The Commission is primarily responsible for monitoring implementation of the Banjul Charter and the Protocol to the African Charter on Human and Peoples' Rights on the Rights of Women in Africa ("Maputo Protocol"), but also addresses other regional and international human rights instruments. Its main functions will be familiar to researchers with knowledge of the UN treaty monitoring body system.

The 11 members of the Commission are nominated by AU member states and elected by the AU Assembly for a six-year term, with the possibility of renewal. The Banjul Charter calls for Commission members to be “chosen from amongst African personalities of the highest reputation, known for their high morality, integrity, impartiality and competence in matters of human and peoples’ rights; particular consideration being given to persons having legal experience.” (Art. 31) They are to serve in their personal capacity (Art. 31), not as representatives of particular countries.

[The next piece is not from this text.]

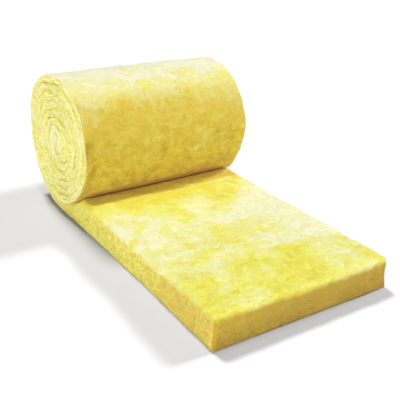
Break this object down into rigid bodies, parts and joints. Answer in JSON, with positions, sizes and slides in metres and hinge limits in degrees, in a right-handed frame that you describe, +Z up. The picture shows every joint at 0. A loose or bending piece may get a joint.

Although the Commission's documents are increasingly available online, some documents, especially older ones, are still available only in print. When searching for older materials, keep in mind that the Commission was founded under the Organisation of African Unity (OAU) and continued under the African Union when the AU succeeded the OAU in July 2002; therefore, Commission materials published prior to that date are OAU documents, and those published since then are AU documents.

Activity Reports

Under the Banjul Charter (Art. 54), the Commission is required to submit a report on its activities to the AU Assembly of Heads of State and Government (previously, the OAU Assembly of Heads of State and Government).

Where to find Activity Reports:

  • Recent Activity Reports are posted on the Commission's website. Click on the Documents tab, and then select Commission Activity Reports and Intersession Activity Reports under the Documents heading.
  • The Columbia University libraries have the following publications in print:
  • Columbia (Diamond Law Library) has No. 1, which reprints the 1st, 2nd, and 3rd Activity Reports.
  • First volume, published in 2001, covers 1987-1999, including the 1st-12th Activity Reports.
  • Volume II, published in 2009, covers 1999-2007, including the 13th-22nd Activity Reports.
  • Columbia (Diamond Law Library) has 12th-17th.
  • Columbia (Lehman Social Sciences Library) has 25th-34th.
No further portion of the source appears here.